Government intervention – a boost or blight for the market?
With property prices surging, the market has different views and suggestions on how to stabilise the market. Banks have reduced their loan-to-value ratio for new lending from 70% to 60% for properties priced at HK$20 million or above. Such measures will restrict potential up-graders from trading upward for larger homes as the required amount of down payment has increased. This will also create frictions in the “demand chain” - as potential up-graders become trapped in their current medium sized units, stock for such units available in the secondary market will be reduced, pushing prices in mass and medium segments even higher. Instead, it is worth considering imposing such new loan ratio only to more expensive properties.
There have also been calls for government intervention through re-launching of the Home Ownership Scheme (HOS). However, the scheme will not meet the needs of middle-class income groups who would not be eligible according to the strict application criteria. Other suggestions include adding more restrictive terms in lease conditions to control the supply of units and restricting home buyers for new flats to Hong Kong residents only. However, all these ideas would only lead to a “controlled market”, thereby interrupting the “market-driven” mechanism and indirectly taking away Hong Kong’s intangible asset of being one of the freest economy in the world.

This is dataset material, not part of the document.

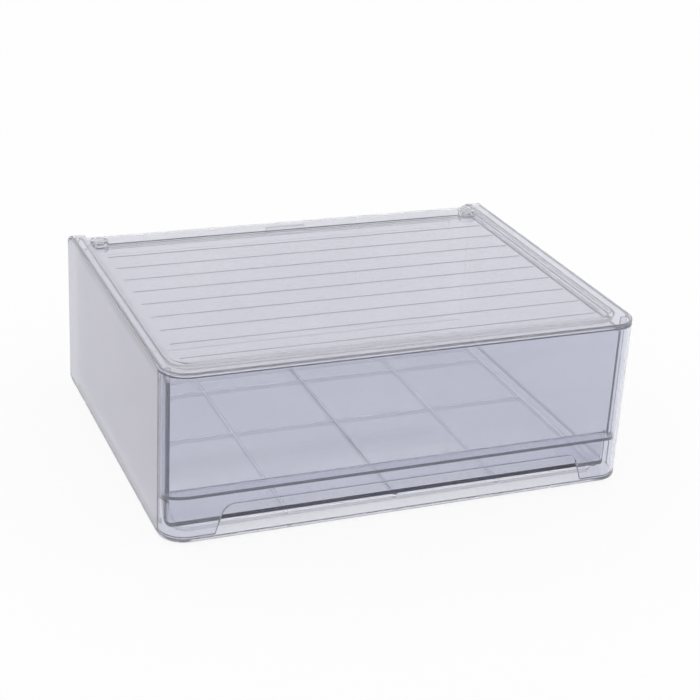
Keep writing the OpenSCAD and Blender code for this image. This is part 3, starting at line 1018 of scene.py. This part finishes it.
# %% The seam
SEAM_REACH = 0.15                    # mm; how near the face a corner has to lie to be on the seam


def gap_to_face(place):
    """How far a place on the tub lies behind the inside of the drawer's face."""
    away = Vector((abs(place.x), place.y)) - Vector((half_w - FRONT_R, FRONT_R - half_d))
    reach = away.length if away.x > 0 and away.y < 0 else -away.y
    return FRONT_R - FRONT_WALL - reach


def mark_seam_shade(piece):
    """Marks the faces that meet the inside of the drawer's face, where shade is painted: seam is 1 there and
    0 elsewhere.
    """
    mark = piece.data.attributes.new("seam", "FLOAT", "FACE")
    for face, value in zip(piece.data.polygons, mark.data):
        places = [piece.data.vertices[corner].co / MM for corner in face.vertices]
        close = max(gap_to_face(place) for place in places) < SEAM_REACH
        value.value = close and max(place.y for place in places) < front_end + SEAM_REACH
    print(round(sum(value.value for value in mark.data)), "faces on the seam")
    return piece


# the marked faces carry the painted seam shade
box = mark_seam_shade(round_edges(tub(), DRAWER_ROUND, tub_round))
finish(box, "drawer_box", "drawer_tub", tub_plastic)


# %% Face
NOTCH_W = 255
NOTCH_H = 19.5
NOTCH_LEAN = 18
NOTCH_R = 8.5


def finger_opening():
    """Front view of the opening in the face's lower edge, as (x, z)."""
    lean = math.radians(NOTCH_LEAN)
    centre_z = NOTCH_H - NOTCH_R
    centre_x = NOTCH_W / 2 - centre_z * math.tan(lean) - NOTCH_R / math.cos(lean)
    foot = NOTCH_W / 2 + PAST * math.tan(lean)
    right = [(foot, -PAST), *arc(centre_x, centre_z, NOTCH_R, NOTCH_LEAN, 90)]
    left = [(-x, z) for x, z in reversed(right)]
    return [(x, z + front_low_z) for x, z in [*right, *left]]


def drawer_face():
    """The drawer's face: a slice of the case's own outline, one wall thick."""
    face = cut(upright(case_plan(), front_low_z, front_high_z),
               upright(case_plan(FRONT_WALL), front_low_z - PAST, front_high_z + PAST),
               block(-far, far, front_end, far, -PAST, rail_z + PAST))
    return cut(face, lengthwise(finger_opening(), -half_d - PAST, front_end + PAST))


finish(round_edges(drawer_face(), DRAWER_ROUND), "drawer_face", "drawer_front", front_plastic)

There are in fact, more effective ways to help adjust the market, and this should be done in the upper stream. “Indeed, the government may intervene and help develop a healthier market by providing a steady supply of development sites. This can be achieved by resuming regular land auctions particularly for the smaller plots of land. Equally important, the government may improve the transparency of the land application system by disclosing the unsuccessful bids for sites. Given such pricing benchmark, developers are in a better position to adjust their offers and the market would ultimately see more successful land sale triggers,” said Joseph Tsang.
“We believe that the market should largely follow a ‘market-driven’ mechanism and sales prices of residential units should be determined by market demand. Government intervention is seen as a less preferred option in Hong Kong’s context. However, it is perhaps time for the government to make way for a more efficient and transparent property market by fine tuning its land supply system. A stable and sustainable property market is crucial for Hong Kong’s long-term economic success. Too much government intervention will only disadvantage Hong Kong’s position as one of the world’s freest economies, but a fairer and more efficient and transparent property market will help strengthen the city’s investment environment in the long run.” concluded Joseph Tsang.